June 9, 2008
As Luck Would Have It
I was at Goodwill scrounging for LPs when I saw
something unusual -- not an unusual occurrence at Goodwill. Off to my left was a
silver-and-black rectangular box that, on quick glance, looked like a cross between a
stainless-steel microwave and a toaster oven but not really like either one. It was big
and eye-catching sitting there among the old rotary telephones and beat-up fax machines.
Closer inspection revealed its identity -- a
Nakamichi 700ZXL cassette deck. On top was taped the user manual and an odd-looking
peripheral: a Nakamichi NR-100 outboard Dolby C processor. The entire conglomeration was
priced at $15, but it was half-price day, so $7.50 would take it home. "What is that?"

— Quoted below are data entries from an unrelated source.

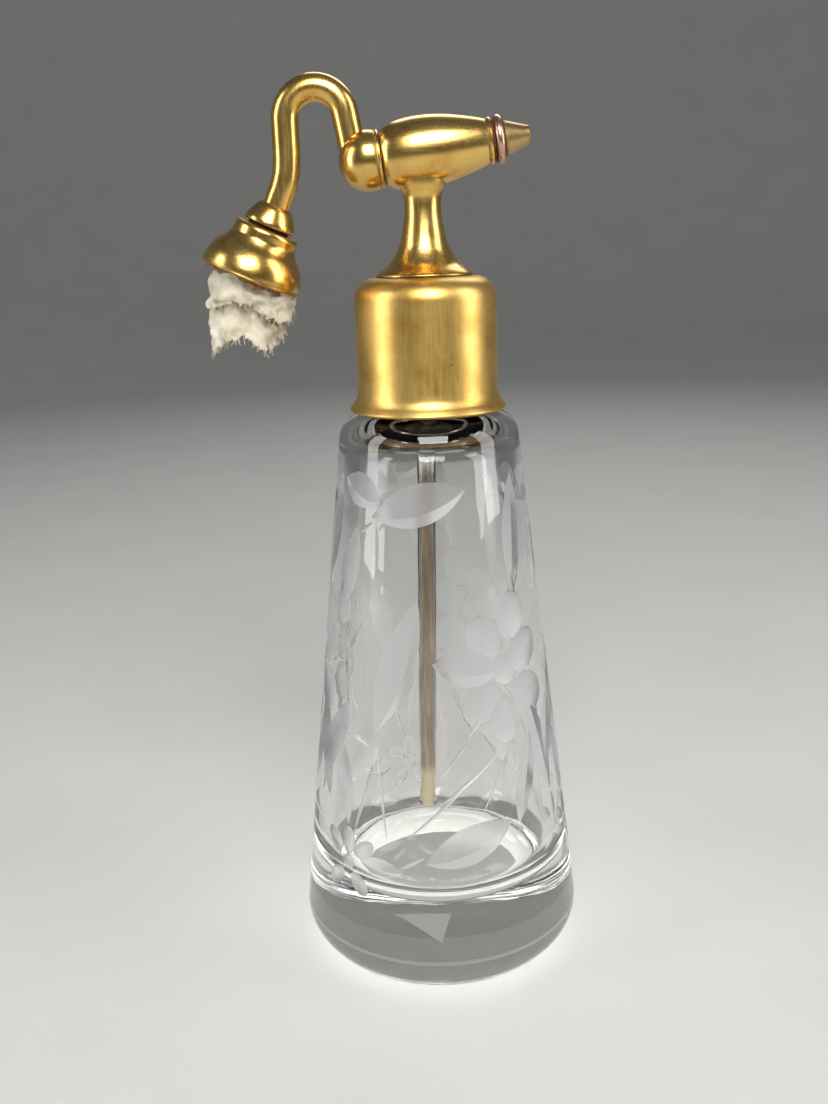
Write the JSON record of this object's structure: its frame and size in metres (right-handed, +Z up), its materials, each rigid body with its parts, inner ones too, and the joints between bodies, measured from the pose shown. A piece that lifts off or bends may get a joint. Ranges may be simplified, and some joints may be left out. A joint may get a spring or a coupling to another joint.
{
  "type": "perfume atomiser",
  "caption": "Tall tapered cut-glass perfume bottle with a screw-on brass spray head, a nozzle, a swivelling gooseneck and a bell holding the torn neck of its rubber bulb.",
  "frame": {"origin": "centre of the bottle's flat base", "axes": "+Z up the bottle's axis, +X towards the nozzle, -Y towards the viewer"},
  "size_m": [0.0643, 0.0528, 0.159],
  "materials": {
    "clear_glass": "polished, with frosted wheel cuts",
    "stained_glass": "brown residue inside",
    "gilt_brass": "satin, worn gilding with small dark spots",
    "worn_brass": "gilding worn through to a pinkish silver",
    "tarnished_brass": "dull, tarnished",
    "plaster": "matt",
    "cork": "matt",
    "red_fibre": "matt",
    "rubber": "perished, matt",
    "cotton": "matted cotton, torn"
  },
  "bodies": {
    "bottle": {"bottle": "clear_glass", "neck_cement": "plaster", "neck_ferrule": "gilt_brass"},
    "neck_seal": {"neck_washer": "cork"},
    "head": {"collar_shell": "gilt_brass", "collar_liner": "gilt_brass", "stem_locknut": "gilt_brass", "stem_column": "gilt_brass", "riser_tube": "gilt_brass", "dip_tube_gland": "rubber", "dip_tube": "stained_glass", "barrel_shell": "gilt_brass", "swivel_socket": "gilt_brass", "jet_block": "gilt_brass", "liquid_jet": "gilt_brass"},
    "nozzle_seal": {"nozzle_washer": "red_fibre"},
    "nozzle": {"nozzle_collar": "worn_brass", "nozzle_tip": "tarnished_brass"},
    "gooseneck": {"elbow_ball": "gilt_brass", "elbow_spigot": "gilt_brass", "gooseneck_tube": "gilt_brass", "tube_ferrule": "gilt_brass", "bell_nipple": "gilt_brass"},
    "bulb_seal": {"bell_washer": "red_fibre"},
    "bulb_holder": {"bulb_bell": "gilt_brass", "bulb_barb": "gilt_brass", "bulb_neck_rubber": "rubber", "bulb_cover_remnant": "cotton"}
  },
  "joints": [
    {"name": "cap_lift", "type": "slide", "parent": "bottle", "child": "neck_seal", "axis": [0, 0, 1], "range_m": [0, 0.0075]},
    {"name": "cap_turn", "type": "hinge", "parent": "neck_seal", "child": "head", "pos_m": [0, 0, 0.119], "axis": [0, 0, 1], "range_deg": [0, 1080]},
    {"name": "nozzle_out", "type": "slide", "parent": "head", "child": "nozzle_seal", "axis": [0.9925, 0, 0.1219], "range_m": [0, 0.0021]},
    {"name": "nozzle_turn", "type": "hinge", "parent": "nozzle_seal", "child": "nozzle", "pos_m": [0, 0, 0.14615], "axis": [0.9925, 0, 0.1219], "range_deg": [0, 1080]},
    {"name": "gooseneck_swivel", "type": "hinge", "parent": "head", "child": "gooseneck", "pos_m": [0, 0, 0.14615], "axis": [0.9925, 0, 0.1219], "range_deg": [-90, 90]},
    {"name": "bell_drop", "type": "slide", "parent": "gooseneck", "child": "bulb_seal", "axis": [-0.4147, 0, -0.91], "range_m": [0, 0.0016]},
    {"name": "bell_turn", "type": "hinge", "parent": "bulb_seal", "child": "bulb_holder", "pos_m": [-0.02382, 0, 0.14037], "axis": [-0.4147, 0, -0.91], "range_deg": [0, 720]}
  ],
  "couplings": [
    {"joint": "cap_turn", "follows": "cap_lift", "rad_per_m": 2513.3},
    {"joint": "nozzle_turn", "follows": "nozzle_out", "rad_per_m": 8976},
    {"joint": "bell_turn", "follows": "bell_drop", "rad_per_m": 7854}
  ]
}
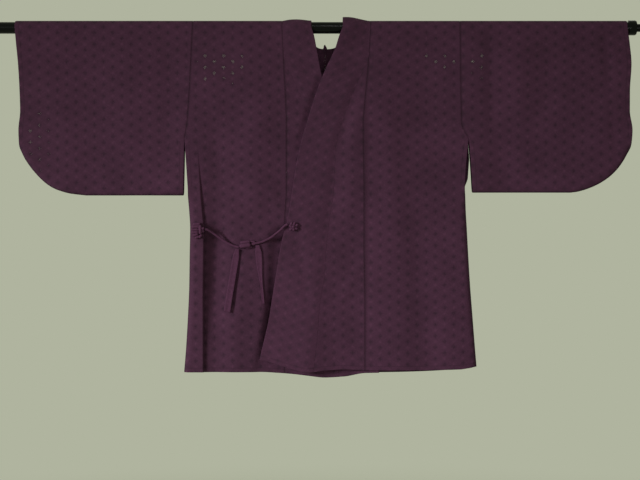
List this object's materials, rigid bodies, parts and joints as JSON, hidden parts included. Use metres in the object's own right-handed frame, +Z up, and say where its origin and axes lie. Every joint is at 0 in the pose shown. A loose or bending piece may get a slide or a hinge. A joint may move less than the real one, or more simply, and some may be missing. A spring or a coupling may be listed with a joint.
{
  "type": "dochugi coat on a hanging rod",
  "caption": "Short kimono-style travelling coat in openwork lattice cloth, crossed front held by knotted ties, hung flat over a round rod through its sleeves.",
  "frame": {"origin": "on the rod's axis at the coat's centre back, where the rod is held", "axes": "+X along the rod to the wearer's left, -Y out of the coat's front, +Z up"},
  "size_m": [1.44, 0.05, 0.7732],
  "materials": {
    "coat_cloth": "matt openwork leno weave with a small diamond lattice of holes",
    "tie_cloth": "matt rolled and folded cloth tube",
    "rod_enamel": "gloss black enamel"
  },
  "bodies": {
    "root": {"body_right": "coat_cloth", "body_left": "coat_cloth", "sleeve_right": "coat_cloth", "sleeve_left": "coat_cloth", "okumi_right": "coat_cloth", "okumi_left": "coat_cloth", "collar_right": "coat_cloth", "collar_left": "coat_cloth", "hanging_loop": "tie_cloth", "ornament_side": "tie_cloth", "ornament_front": "tie_cloth", "tie_strand_side": "tie_cloth", "tie_strand_front": "tie_cloth", "tie_knot": "tie_cloth", "tie_tail_side": "tie_cloth", "tie_tail_front": "tie_cloth", "rod": "rod_enamel", "rod_coupler": "rod_enamel", "rod_inner": "rod_enamel"}
  },
  "joints": []
}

a guy standing next to me asked as I inspected the deck. "A Nakamichi tape
deck," I answered, pulling it from the shelf. His interest increased my interest.
As soon as I got it home, I plugged it in, hoping
for perfect working order but closely watching for smoke. The lights came on and there
were no untoward smells. So far so good. I dug through one of the closets for a cassette
tape. The reels spun and the tape played!

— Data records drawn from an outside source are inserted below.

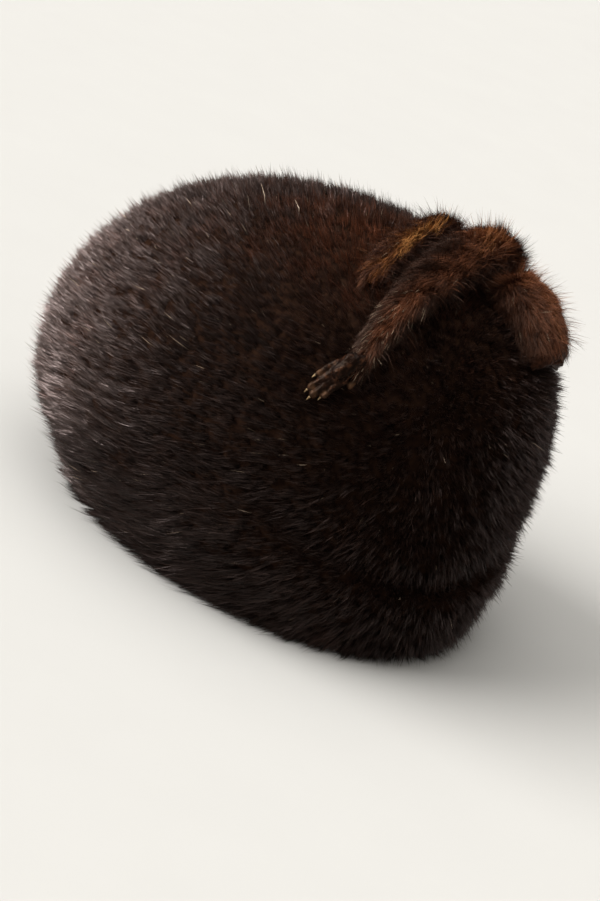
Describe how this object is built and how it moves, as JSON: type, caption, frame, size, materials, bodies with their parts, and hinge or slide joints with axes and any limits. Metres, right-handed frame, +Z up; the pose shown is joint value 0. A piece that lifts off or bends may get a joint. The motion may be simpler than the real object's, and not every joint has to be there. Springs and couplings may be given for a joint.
{
  "type": "fur hat",
  "caption": "Domed dark mink hat with a rolled rim, gathered brown leg strips across the back of the crown and a dried paw.",
  "frame": {"origin": "centre of the bounding box, on the surface that the rim rests on", "axes": "+Z up through the crown, -Y towards the forehead, +X towards the wearer's left"},
  "size_m": [0.2386, 0.2768, 0.2046],
  "materials": {
    "dark_mink": "deep dark brown ranch mink, glossy guard hair over dense underfur",
    "brown_mink": "short reddish-brown mink of the legs",
    "golden_mink": "golden-brown mink along a fold",
    "pelt_leather": "dressed pelt leather, matt",
    "dried_skin": "dried dark brown skin, half glossy, with pale claws"
  },
  "bodies": {
    "root": {"crown": "dark_mink", "left_leg": "brown_mink", "back_leg": "brown_mink", "top_fold": "golden_mink", "back_leg_edge": "pelt_leather", "left_paw": "dried_skin"}
  },
  "joints": []
}
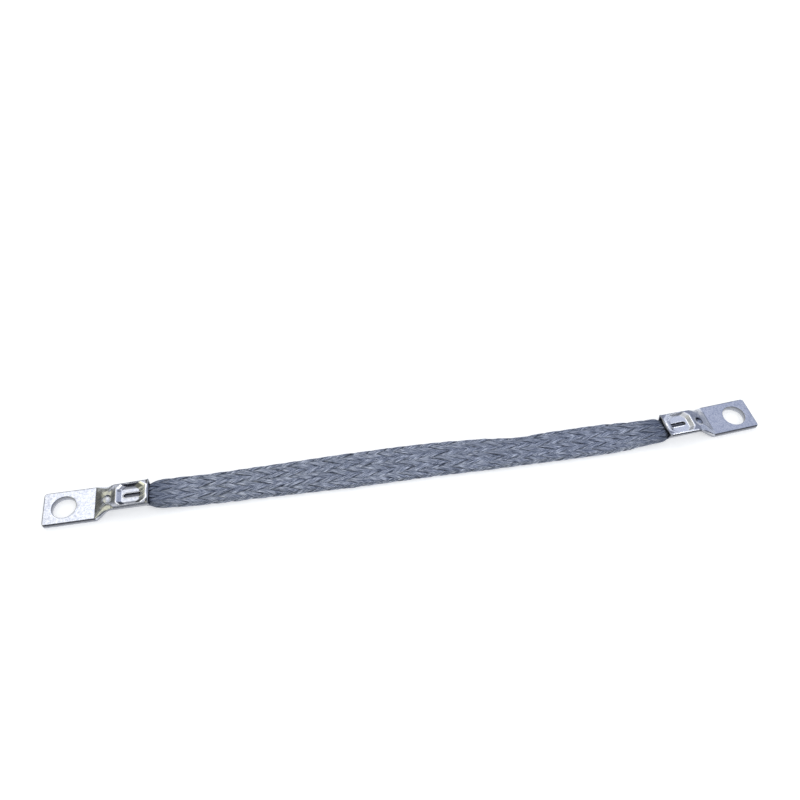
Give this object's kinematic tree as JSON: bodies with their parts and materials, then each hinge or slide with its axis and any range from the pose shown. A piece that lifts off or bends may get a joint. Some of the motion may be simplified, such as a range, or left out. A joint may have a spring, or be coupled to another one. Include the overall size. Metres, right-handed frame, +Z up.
{
  "type": "flexible busbar braid",
  "caption": "Flexible earthing strap: a flat braid of tinned copper wire with a crimped tubular lug and bolt hole at each end.",
  "frame": {"origin": "middle of the strap's box, on the surface that it lies on", "axes": "+X along the strap towards the right lug, +Y across it, +Z up out of the palms"},
  "size_m": [0.2646, 0.0158, 0.0065],
  "materials": {
    "tinned_lug": "bright tin plate over copper, smooth with a soft sheen",
    "tinned_wire": "dull tinned copper wire, slate grey"
  },
  "bodies": {
    "root": {"lug_left": "tinned_lug", "lug_right": "tinned_lug", "braid": "tinned_wire"}
  },
  "joints": []
}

The 700ZXL was made in the early 1980s. It was
considered a less costly and more compact version of the enormous, top-of-the-line
1000ZXL, many of whose features it shares. The 700ZXL cost $3000 when new -- far beyond my
means in those days. This would translate to $7000 today. I could easily understand the
high cost once I removed the metal outer cover. The large chassis was packed with
circuit boards for the deck's many features, including auto calibration and battery-backup
memory. But all was not in perfect working order. Some of the display areas didn't
illuminate, and there appeared to be a problem with the meters. Bigger still was an issue
with recording, which caused the left channel to hiccup when using that outboard Dolby
Nakamichi cassette decks were once the
audio status symbol. If you owned one, you were known to have good taste and the money to
exercise it. Nakamichi decks remain popular today, even though their maker abandoned them
over a decade ago, ceasing manufacture and no longer stocking parts. But others have
filled in. "Business is overwhelming," Jeff Galin, the owner of Electronic
Service Labs, told me. Known by its initials, ESL services Nakamichi cassette decks of all
but the very oldest vintages. If you send a deck to Jeff today, you likely won't get it
back for more than six months -- his backlog is immense. Because of their many moving
parts, cassette decks are prone to breaking down, but one of the prevalent problems with
Nakamichi decks is due to the capacitors the company used for many years, which go bad
over time. This leads to what Nakamichi aficionados call "orange cap disease" in
honor of the color of those bum caps. Cassette decks also need periodic alignment in order
to continue making the best-sounding tapes.
Jeff Galin and his staff are renowned among
Nakamichi enthusiasts, many of whom have collections of cassette decks, for the service
and restoration work they do. But this doesn't come cheap. My 700ZXL, for instance, could
cost $2000 to bring back to working condition. For this reason, I've let a knowledgeable
person do some triage before I decide to send it in for repair -- or put it up for sale on
I visit Goodwill every now and then, hoping to
find some other vintage audio bonbon, but I've probably used up all of my good luck by
finding a Nakamichi 700ZXL. I will give progress reports as I find out what's wrong with
this deck and how much it will cost to fix. That it's big and eye-catching is undeniable.